:: Collected data ::

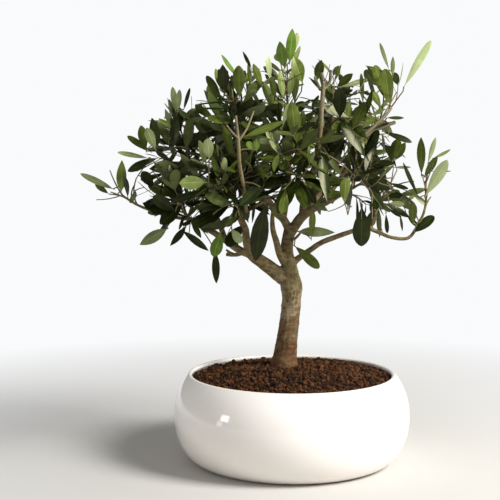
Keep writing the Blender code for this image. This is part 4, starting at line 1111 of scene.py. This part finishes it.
def young_bark():
    """Young olive shoots: smooth, grey-green to tan, with fine pale specks."""
    material, tree, place = new_material("young_olive_bark")
    blotch = between(tree, noise_of(tree, place, 14), 0.38, 0.62)
    colour = mixed(tree, blotch, srgb("#5a5434"), srgb("#796846"))
    specks = between(tree, noise_of(tree, place, 0.8), 0.58, 0.7, 0, 0.6)
    colour = mixed(tree, specks, colour, srgb("#94866a"))
    finish_surface(tree, {"Base Color": colour, "Roughness": 0.6, "Specular IOR Level": 0.4})
    return material


def leaf_surface(name, dark, light, roughness):
    """One face of a leaf: waxy cuticle above, with a warm gloss, felted and matt below, and
    mottled over centimetres."""
    material, tree, place = new_material(name)
    mottle = between(tree, noise_of(tree, place, 7), 0.36, 0.64)
    colour = mixed(tree, mottle, srgb(dark), srgb(light))
    grain = bumped(tree, noise_of(tree, place, 0.9), 0.1, 0.35)
    finish_surface(tree, {"Base Color": colour, "Roughness": roughness, "Normal": grain, "IOR": 1.42,
                          "Specular IOR Level": 0.38, "Specular Tint": srgb("#f4f0c4")})
    return material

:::

Output the listing above exactly as it appears.

**Exercise result:**
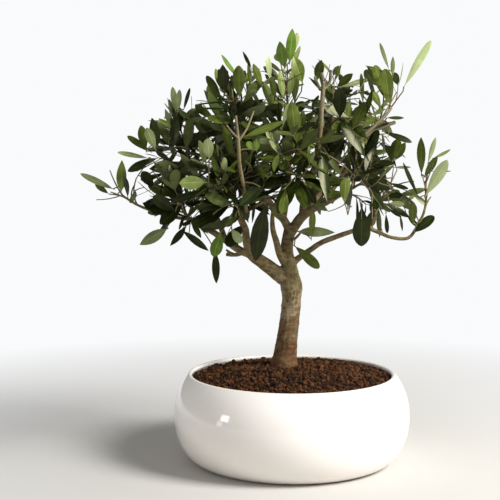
Keep writing the Blender code for this image. This is part 4, starting at line 1111 of scene.py. This part finishes it.
def young_bark():
    """Young olive shoots: smooth, grey-green to tan, with fine pale specks."""
    material, tree, place = new_material("young_olive_bark")
    blotch = between(tree, noise_of(tree, place, 14), 0.38, 0.62)
    colour = mixed(tree, blotch, srgb("#5a5434"), srgb("#796846"))
    specks = between(tree, noise_of(tree, place, 0.8), 0.58, 0.7, 0, 0.6)
    colour = mixed(tree, specks, colour, srgb("#94866a"))
    finish_surface(tree, {"Base Color": colour, "Roughness": 0.6, "Specular IOR Level": 0.4})
    return material


def leaf_surface(name, dark, light, roughness):
    """One face of a leaf: waxy cuticle above, with a warm gloss, felted and matt below, and
    mottled over centimetres."""
    material, tree, place = new_material(name)
    mottle = between(tree, noise_of(tree, place, 7), 0.36, 0.64)
    colour = mixed(tree, mottle, srgb(dark), srgb(light))
    grain = bumped(tree, noise_of(tree, place, 0.9), 0.1, 0.35)
    finish_surface(tree, {"Base Color": colour, "Roughness": roughness, "Normal": grain, "IOR": 1.42,
                          "Specular IOR Level": 0.38, "Specular Tint": srgb("#f4f0c4")})
    return material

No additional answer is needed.